Plus récemment, le nouvel Exécutif a également beaucoup insisté sur la nécessité de « lutter contre la bureaucratie économique » dans le but d’encourager l’investissement. Malheureusement et pas plus tard que la semaine dernière, le dernier Conseil des ministres évoquait la nécessité de « soumettre, à l’avenir, tout engagement financier dans l’importation et toute transaction en devises à l’approbation préalable du Conseil du gouvernement ».

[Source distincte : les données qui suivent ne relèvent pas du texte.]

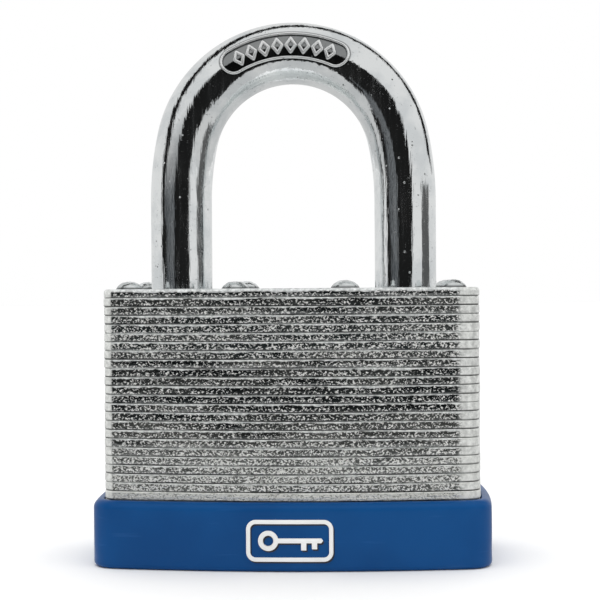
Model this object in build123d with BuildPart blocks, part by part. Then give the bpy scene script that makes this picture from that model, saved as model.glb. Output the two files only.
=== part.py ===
# Laminated padlock: a riveted stack of steel plates in a moulded bumper, with a
# bent steel shackle, two locking levers and a five-pin cylinder.
# Millimetres. +Z is up, the front faces -Y, and the origin is the middle of the
# bumper's flat underside. The shackle's heel (captive) leg is at -X, its toe at +X.
# Every piece is drawn at rest: shackle down, plug turned open, levers drawn back.
import os
from math import cos, pi, radians, sin

from build123d import *

os.makedirs("parts", exist_ok=True)

# ---- Driving sizes -----------------------------------------------------------
plate_width = 65.6
plate_depth = 32.0
plate_thickness = 1.5
plate_count = 30
front_bow = 3.2            # how far the front and back edges bulge past the corners
side_bow = 0.8             # the same for the two ends
corner_radius = 3.0
edge_roll = 0.32           # rounding the press leaves on the upper edge of a plate
top_edge_roll = 0.75       # the cap plate is tumbled rounder

bumper_wall = 1.8
bumper_floor = 2.5
covered_plates = 6         # plates hidden behind the bumper's wall
bumper_shoulder = 1.5
bumper_foot_radius = 0.9
key_hole_radius = 7.0

shackle_diameter = 10.9
leg_spacing = 40.0
shackle_rise = 47.3        # crown above the cap plate
arch_flare = 0.75          # legs stand this much wider than the crown's circle
leg_lean = 12.0            # degrees from upright where crown meets shoulder bend
collar_height = 4.0
leg_chamfer = 0.8

rivet_shank_radius = 1.8
rivet_head_radius = 2.38
rivet_head_height = 1.35
rivet_tail_radius = 2.7
rivet_tail_height = 1.2

plug_radius = 6.35
plug_shoulder = 0.85       # the plug's nose is this much smaller in radius
case_wall = 1.8
tower_width = 6.0
pin_count = 5
pin_radius = 1.45
driver_length = 4.8
pin_spring_space = 5.1
tower_cover_thickness = 1.0
keyway_width = 2.2
keyway_top = 2.2
keyway_bottom = -4.4
key_cut_depths = (0.6, 1.5, 1.0, 1.9, 1.2)

lever_half_width = 4.1
lever_travel = 2.15
cam_peg_radius = 1.0
cam_radius = 5.0

# ---- Clearances --------------------------------------------------------------
running_clearance = 0.05   # plug in case, nose in end plate, cam, pins, rivets, pin slot
leg_clearance = 0.10       # shackle leg in its bore, lever in its slot
cover_clearance = 0.05     # bumper round the stack
end_clearance = 0.25       # shackle's travel stops this short of the retaining pin
layer_clearance = 0.10     # lever above and below
peg_clearance = 0.12       # cam peg against its lever
lever_standoff = 0.40      # drawn-back lever from the leg
notch_clearance = 0.15     # locked lever from the floor of its notch
toe_rise = 1.0             # lifted toe above the cap plate


# ---- Heights -----------------------------------------------------------------
def level(number):
    # height of the underside of plate `number`, plate 1 being the uppermost
    return bumper_floor + (plate_count - number) * plate_thickness


stack_top = level(0)
stack_bottom = level(plate_count)
case_bottom = level(plate_count - 1)
case_top = level(8)
tower_top = level(10)
toe_end = level(8)
lever_bottom = level(5) + layer_clearance
lever_thickness = 2 * plate_thickness - 2 * layer_clearance
pin_slot_middle = level(12)
bumper_height = bumper_floor + covered_plates * plate_thickness

# ---- Sizes that follow -------------------------------------------------------
half_width = plate_width / 2
half_depth = plate_depth / 2
corner_x = half_width - side_bow
corner_y = half_depth - front_bow
leg_x = leg_spacing / 2
leg_radius = shackle_diameter / 2
bore_radius = leg_radius + leg_clearance
lift = stack_top - toe_end + toe_rise
lever_bite = lever_travel - lever_standoff
notch_depth = lever_bite + notch_clearance
neck_radius = leg_radius - lever_bite - leg_clearance
retaining_radius = plate_thickness - running_clearance
retaining_x = -(leg_x - neck_radius - notch_clearance - retaining_radius)
retaining_half_length = bore_radius + 1.5
neck_top = pin_slot_middle + retaining_radius + end_clearance
neck_bottom = pin_slot_middle - retaining_radius - end_clearance - lift
heel_end = neck_bottom - collar_height

arch_radius = leg_x - arch_flare
lean_cos = cos(radians(leg_lean))
lean_sin = sin(radians(leg_lean))
bend_radius = (leg_x - arch_radius * lean_cos) / (1 - lean_cos)
arch_height = stack_top + shackle_rise - leg_radius - arch_radius
bend_centre_x = (arch_radius - bend_radius) * lean_cos
bend_centre_z = arch_height + (arch_radius - bend_radius) * lean_sin

rivet_hole_radius = rivet_shank_radius + running_clearance
outer_rivet_x = half_width - 5.0
outer_rivet_y = corner_y - 2.7
inner_rivet_x = 0.1425 * plate_width
inner_rivet_y = half_depth - 4.3
rivet_places = [
    (side * x, end * y)
    for x, y in ((outer_rivet_x, outer_rivet_y), (inner_rivet_x, inner_rivet_y))
    for side in (-1, 1)
    for end in (-1, 1)
]

nose_radius = plug_radius - plug_shoulder
plug_bore = plug_radius + running_clearance
case_radius = plug_bore + case_wall
pin_hole_radius = pin_radius + running_clearance
driver_start = plug_bore + 0.1
spring_start = driver_start + driver_length
cover_start = spring_start + pin_spring_space
tower_reach = cover_start + tower_cover_thickness
first_pin = case_bottom + 4.0
pin_pitch = (tower_top - case_bottom - 8.5) / (pin_count - 1)
pin_heights = [first_pin + pin_pitch * step for step in range(pin_count)]
key_pin_end = plug_radius - 0.25
tail_radius = 3.4
tail_top = level(7) + 0.1
tongue_width = 1.6
tongue_length = 5.6
tongue_depth = 1.0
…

« Comment , souligne un industriel , peut-on en même temps affirmer que l’on va supprimer tous les obstacles devant l’acte d’investissement et déclarer la guerre à la bureaucratie ainsi que le fait le gouvernement depuis des mois et parler aujourd’hui d’un contrôle a priori et préalable de toute opération d’importation qui risque de bloquer l’approvisionnement de l’ensemble de l’outil de production national » ?

Commentaire d’un haut fonctionnaire qui a préféré rester anonyme : « La stratégie des autorités politiques est aujourd’hui essentiellement dilatoire et dictée par le court terme. Elle consiste à gagner du temps en surveillant le niveau des réserves de change comme le lait sur le feu. La solution ne consiste pas à scruter de façon obsessionnelle le niveau des réserves de change, elle réside dans la définition et l’adoption de trajectoires soutenables dans la durée pour le budget de l’Etat et la balance des paiements. Aujourd’hui, nous ne disposons d’aucune visibilité économique au-delà d’un horizon de 18 mois ».

En dépit du discours « réformateur » affiché depuis son installation en janvier dernier, le nouveau pouvoir algérien semble impuissant à définir un projet économique clair en mettant en œuvre des réformes significatives qui risquent d’être impopulaires et de nuire à ses objectifs politiques immédiats.